— Start of Given material —
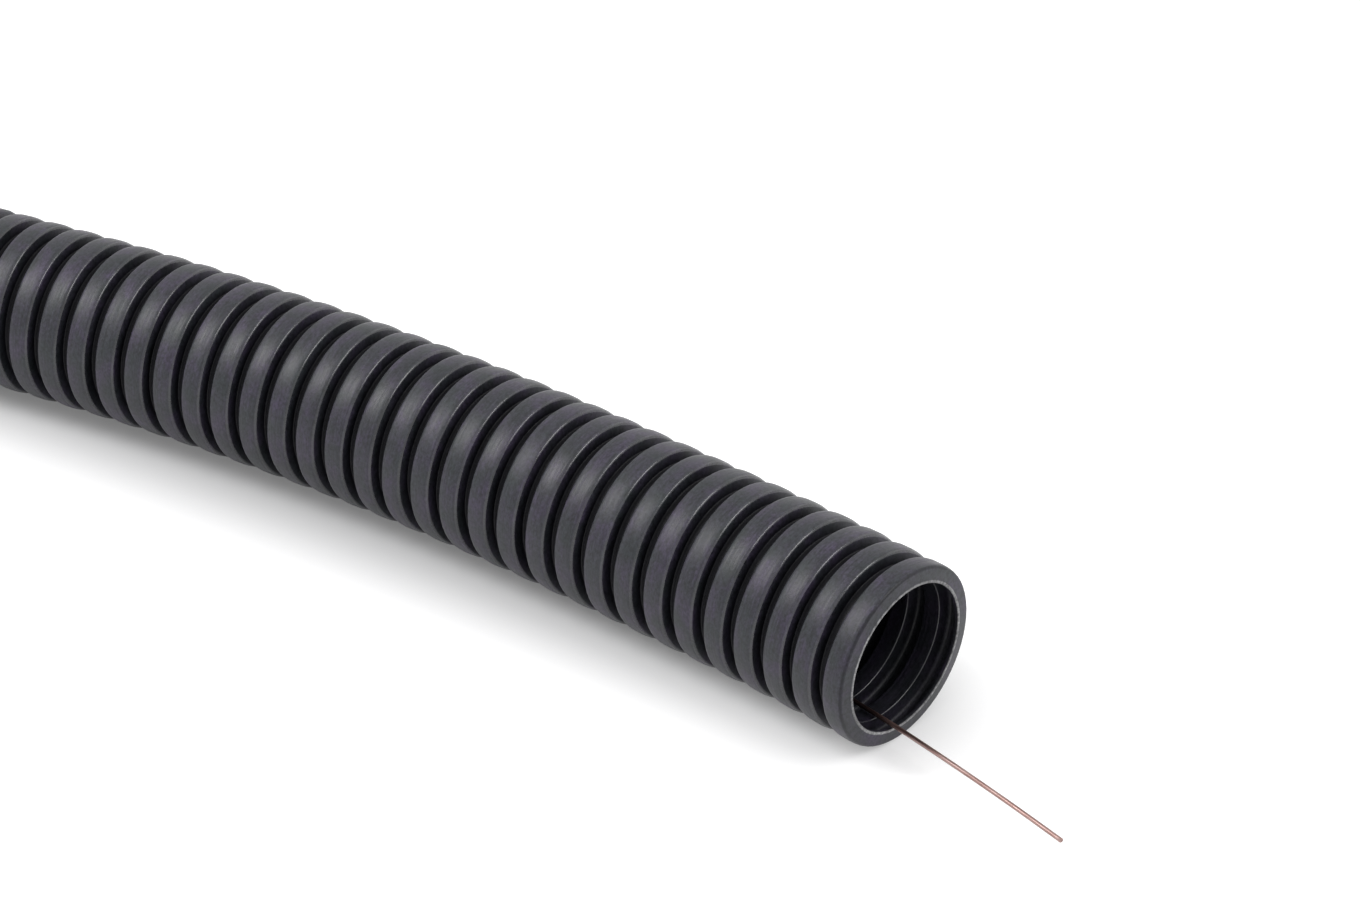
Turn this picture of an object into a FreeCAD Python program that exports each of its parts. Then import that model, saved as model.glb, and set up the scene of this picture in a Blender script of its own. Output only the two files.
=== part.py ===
"""Pliable corrugated conduit, cut from a coil, with the draw wire that lies in its bore.

Lengths are millimetres and angles are degrees. The conduit lies on the floor at z = 0.
Distances along the conduit, called stations, are counted from its front end, which faces +X.
From there it curls and bends to the left, seen from above, then a little to the right, and
runs on straight to its back end, which faces -X.
"""
import FreeCAD
import Part
import math
import os
from FreeCAD import Vector

# Section of the corrugated wall
OUTSIDE_DIAMETER = 32.0      # over the crests
GROOVE_DEPTH = 2.4           # from the crests down to the roots
WALL = 0.6                   # the same all along the wave
PITCH = 6.42                 # from one crest to the next
CREST_WIDTH = 3.95           # flat on top of a crest
FLANK_RUN = 0.2              # how far a flank leans along the axis
CREST_COUNT = 156
END_STUB = 0.1               # root left in front of the end flanks by the cut

# Plan of the conduit as it lies
FRONT_STRAIGHT = 9.0         # through the first two crests
CURL_ANGLE = 3.6             # tighter turn to the left behind them
CURL_RUN = 30.0
LEFT_BEND_START = 24.0
LEFT_BEND_RADIUS = 550.0
LEFT_BEND_ANGLE = 16.0
RIGHT_BEND_RADIUS = 350.0
RIGHT_BEND_ANGLE = 8.0
EASE_LENGTH = 60.0           # over which a bend tightens, and opens again
BACK_HEADING = 180.0         # the way the straight back stretch runs

# Draw wire
WIRE_DIAMETER = 0.8
WIRE_CLEARANCE = 0.2         # under the wire, to the roots it lies on
WIRE_PROTRUSION = 38.5       # past each end of the conduit
WIRE_STRAY = 8.0             # how far each tip swings to the side
WIRE_RISE = 1.0              # how far each tip rises
WIRE_STRAY_RUN = 50.0        # from where the swing starts, to the end face
WIRE_STEPS_INSIDE = 50
WIRE_STEPS_END = 6

OUTER_CREST_RADIUS = OUTSIDE_DIAMETER / 2
INNER_CREST_RADIUS = OUTER_CREST_RADIUS - WALL
OUTER_ROOT_RADIUS = OUTER_CREST_RADIUS - GROOVE_DEPTH
INNER_ROOT_RADIUS = OUTER_ROOT_RADIUS - WALL    # the free bore for cables
FLANK_LEAN = math.atan2(FLANK_RUN, GROOVE_DEPTH)
# A wall of even thickness turns its inner corners this far along the axis from its outer ones
CORNER_SHIFT = WALL * math.tan((math.pi / 2 - FLANK_LEAN) / 2)
FIRST_CREST = END_STUB + FLANK_RUN + CREST_WIDTH / 2
LENGTH = 2 * FIRST_CREST + (CREST_COUNT - 1) * PITCH
LEFT_BEND_LENGTH = LEFT_BEND_RADIUS * math.radians(LEFT_BEND_ANGLE)
RIGHT_BEND_LENGTH = RIGHT_BEND_RADIUS * math.radians(RIGHT_BEND_ANGLE)
RIGHT_BEND_START = LEFT_BEND_START + LEFT_BEND_LENGTH    # where the left bend begins to open
FRONT_HEADING = BACK_HEADING - CURL_ANGLE - LEFT_BEND_ANGLE + RIGHT_BEND_ANGLE
ROUTE_STEP = 1.0
SEAM_TOLERANCE = 0.001
UP = Vector(0, 0, 1)


def eased(distance):
    """Length of full bend that a bend easing in from 0 amounts to after this distance."""
    if distance <= 0:
        return 0.0
    if distance < EASE_LENGTH:
        return distance ** 2 / (2 * EASE_LENGTH)
    return distance - EASE_LENGTH / 2


def turned(station, start, radius, length):
    """Angle in radians that a bend has turned through at this station."""
    into_bend = station - start
    return (eased(into_bend) - eased(into_bend - length)) / radius


def curled(station):
    """Angle in radians that the curl of the front end has turned through at this station."""
    share = min(max((station - FRONT_STRAIGHT) / CURL_RUN, 0.0), 1.0)
    return math.radians(CURL_ANGLE) * (1 - (1 - share) ** 2)


def heading(station):
    """Angle in the plan of the way the stations run, in radians."""
    left = turned(station, LEFT_BEND_START, LEFT_BEND_RADIUS, LEFT_BEND_LENGTH)
    right = turned(station, RIGHT_BEND_START, RIGHT_BEND_RADIUS, RIGHT_BEND_LENGTH)
    return math.radians(FRONT_HEADING) + curled(station) + left - right


def along(station):
    """Unit vector along the conduit at this station."""
    angle = heading(station)
    return Vector(math.cos(angle), math.sin(angle), 0)


def leftward(station):
    """Unit vector to the left of the conduit at this station."""
    return UP.cross(along(station))


def centre(station):
    """Point on the conduit's axis. Past the ends the axis runs on straight."""
    inside = min(max(station, 0.0), LENGTH)
    steps = max(1, math.ceil(inside / ROUTE_STEP))
    step = inside / steps
    point = Vector(0, 0, OUTER_CREST_RADIUS)
    for index in range(steps):
        point += along((index + 0.5) * step) * step
    return point + along(inside) * (station - inside)


def ring(middle, normal, radius):
    """Circle across a horizontal line, with its seam at the bottom."""
    circle = Part.Circle(middle, normal, radius)
    circle.XAxis = -UP
    return circle.toShape()


def sleeve(point, direction, radius, start, end):
    """Straight round band between two distances from a point on its axis."""
    return ring(point + direction * start, direction, radius).extrude(direction * (end - start))


def wave_bands(crest_radius, root_radius, crest_width):
    """Straight bands of one side of the wall, as (station, radius, half width), front to back."""
    root_width = PITCH - 2 * FLANK_RUN - crest_width
    bands = []
    for index in range(CREST_COUNT):
        crest_station = FIRST_CREST + index * PITCH
        if index > 0:
            bands.append((crest_station - PITCH / 2, root_radius, root_width / 2))
        bands.append((crest_station, crest_radius, crest_width / 2))
    return bands


def wave_surface(crest_radius, root_radius, crest_width):
    """Faces of one side of the wall: stiff crests and roots, and flanks that take up the bend."""
    stub = FIRST_CREST - crest_width / 2 - FLANK_RUN
    faces = [sleeve(centre(0), along(0), root_radius, 0, stub)]
    edge_before = ring(centre(stub), along(0), root_radius)
    for station, radius, half in wave_bands(crest_radius, root_radius, crest_width):
        middle = centre(station)
        direction = along(station)
        faces.append(Part.makeRuledSurface(edge_before, ring(middle - direction * half, direction, radius)))
        faces.append(sleeve(middle, direction, radius, -half, half))
        edge_before = ring(middle + direction * half, direction, radius)
    back = centre(LENGTH)
    direction = along(LENGTH)
    faces.append(Part.makeRuledSurface(edge_before, ring(back - direction * stub, direction, root_radius)))
    faces.append(sleeve(back, direction, root_radius, -stub, 0))
    return faces


def end_face(station):
    """Cut edge of the wall, a flat ring."""
    disc = Part.Face(Part.Wire(ring(centre(station), along(station), OUTER_ROOT_RADIUS)))
    bore = Part.Face(Part.Wire(ring(centre(station), along(station), INNER_ROOT_RADIUS)))
    return disc.cut(bore).Faces[0]


def closed_solid(faces):
    """Solid inside faces that meet edge to edge, with every face turned outwards."""
    shell = Part.Shell(faces)
    shell.sewShape()
    solid = Part.Solid(shell)
    solid.fix(SEAM_TOLERANCE, SEAM_TOLERANCE, SEAM_TOLERANCE)
    return solid


def conduit():
    """The corrugated tube, one wall of even thickness."""
    faces = wave_surface(OUTER_CREST_RADIUS, OUTER_ROOT_RADIUS, CREST_WIDTH)
    faces += wave_surface(INNER_CREST_RADIUS, INNER_ROOT_RADIUS, CREST_WIDTH - 2 * CORNER_SHIFT)
    faces += [end_face(0), end_face(LENGTH)]
    return closed_solid(faces)


def wire_point(station):
    """Point on the wire's axis: it lies on the roots, and its tips swing to the side and rise."""
    run = WIRE_STRAY_RUN + WIRE_PROTRUSION
    from_nearer_tip = min(station, LENGTH - station) + WIRE_PROTRUSION
    swing = max(0.0, 1 - from_nearer_tip / run) ** 2
    swing_in_bore = min(swing, (WIRE_STRAY_RUN / run) ** 2)
    seat = INNER_ROOT_RADIUS - WIRE_CLEARANCE - WIRE_DIAMETER / 2
    below_axis = math.sqrt(seat ** 2 - (WIRE_STRAY * swing_in_bore) ** 2)
    return centre(station) + leftward(station) * WIRE_STRAY * swing + UP * (WIRE_RISE * swing - below_axis)


def wire_stations():
    """Stations of the wire's rings: close together where the tips swing, wider between."""
    end_run = WIRE_STRAY_RUN + WIRE_PROTRUSION
    middle_run = LENGTH - 2 * WIRE_STRAY_RUN
    front = [-WIRE_PROTRUSION + end_run * index / WIRE_STEPS_END for index in range(WIRE_STEPS_END)]
    middle = [WIRE_STRAY_RUN + middle_run * index / WIRE_STEPS_INSIDE for index in range(WIRE_STEPS_INSIDE + 1)]
    back = [LENGTH - station for station in reversed(front)]
    return front + middle + back


def pull_wire():
    """The draw wire, whole from tip to tip."""
    points = [wire_point(station) for station in wire_stations()]
    rings = []
    for index, point in enumerate(points):
        before = points[max(index - 1, 0)]
        after = points[min(index + 1, len(points) - 1)]
        direction = (after - before).normalize()
        direction.z = 0
        rings.append(ring(point, direction, WIRE_DIAMETER / 2))
    faces = [Part.makeRuledSurface(first, second) for first, second in zip(rings, rings[1:])]
    faces += [Part.Face(Part.Wire(rings[0])), Part.Face(Part.Wire(rings[-1]))]
    return closed_solid(faces)


def main():
    parts = {"conduit": conduit(), "pull_wire": pull_wire()}
    box = FreeCAD.BoundBox()
    for shape in parts.values():
        box.add(shape.optimalBoundingBox(False))
    to_origin = Vector(-box.Center.x, -box.Center.y, 0)
    os.makedirs("parts", exist_ok=True)
    for name, shape in parts.items():
        shape.translate(to_origin)
        shape.exportStep(f"parts/{name}.step")
        print(name, "valid", shape.isValid(), "volume", round(shape.Volume, 1), "faces", len(shape.Faces))
    for station in (0, LENGTH):
        print("end", station, "centre", centre(station) + to_origin, "axis", along(station))


main()
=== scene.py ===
"""Looks of a length of pliable corrugated conduit and of the draw wire in its bore.

Lengths are metres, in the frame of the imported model, with the floor at z = 0. Stations are
distances along the conduit from its front end, as in the part's source.
"""
import math
from collections import namedtuple

import bpy
import numpy as np
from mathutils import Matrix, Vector


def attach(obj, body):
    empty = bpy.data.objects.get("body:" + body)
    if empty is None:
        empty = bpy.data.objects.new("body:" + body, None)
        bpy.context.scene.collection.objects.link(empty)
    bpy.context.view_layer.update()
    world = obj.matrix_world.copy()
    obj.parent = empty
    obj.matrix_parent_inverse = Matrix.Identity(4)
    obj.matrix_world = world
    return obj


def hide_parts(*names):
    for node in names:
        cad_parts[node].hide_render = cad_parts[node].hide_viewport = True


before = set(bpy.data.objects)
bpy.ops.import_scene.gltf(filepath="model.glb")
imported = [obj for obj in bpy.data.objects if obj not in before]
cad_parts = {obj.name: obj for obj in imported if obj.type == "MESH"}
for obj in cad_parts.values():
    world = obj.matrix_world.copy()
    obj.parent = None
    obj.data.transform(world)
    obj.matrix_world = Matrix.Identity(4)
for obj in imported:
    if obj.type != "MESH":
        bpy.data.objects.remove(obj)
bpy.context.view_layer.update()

MM = 0.001

# Section of the corrugated wall, as in the part's source
OUTER_CREST_RADIUS = 16.0 * MM
GROOVE_DEPTH = 2.4 * MM
WALL = 0.6 * MM
PITCH = 6.42 * MM
CREST_WIDTH = 3.95 * MM
FLANK_RUN = 0.2 * MM
CREST_COUNT = 156
END_STUB = 0.1 * MM
INNER_CREST_RADIUS = OUTER_CREST_RADIUS - WALL
OUTER_ROOT_RADIUS = OUTER_CREST_RADIUS - GROOVE_DEPTH
INNER_ROOT_RADIUS = OUTER_ROOT_RADIUS - WALL
CORNER_SHIFT = WALL * math.tan((math.pi / 2 - math.atan2(FLANK_RUN, GROOVE_DEPTH)) / 2)
FIRST_CREST = END_STUB + FLANK_RUN + CREST_WIDTH / 2
LENGTH = 2 * FIRST_CREST + (CREST_COUNT - 1) * PITCH

# Plan of the conduit, as in the part's source
FRONT_END = (500.347 * MM, -6.912 * MM)
FRONT_STRAIGHT = 9.0 * MM
CURL_ANGLE = math.radians(3.6)
CURL_RUN = 30.0 * MM
LEFT_BEND_START = 24.0 * MM
LEFT_BEND_RADIUS = 550.0 * MM
LEFT_BEND_ANGLE = math.radians(16)
RIGHT_BEND_RADIUS = 350.0 * MM
RIGHT_BEND_ANGLE = math.radians(8)
EASE_LENGTH = 60.0 * MM
BACK_HEADING = math.radians(180)
LEFT_BEND_LENGTH = LEFT_BEND_RADIUS * LEFT_BEND_ANGLE
RIGHT_BEND_LENGTH = RIGHT_BEND_RADIUS * RIGHT_BEND_ANGLE
RIGHT_BEND_START = LEFT_BEND_START + LEFT_BEND_LENGTH
FRONT_HEADING = BACK_HEADING - CURL_ANGLE - LEFT_BEND_ANGLE + RIGHT_BEND_ANGLE
ROUTE_STEPS = 1000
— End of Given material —
Count up the lines in the listing that hold the word "objects", and give that number only.

6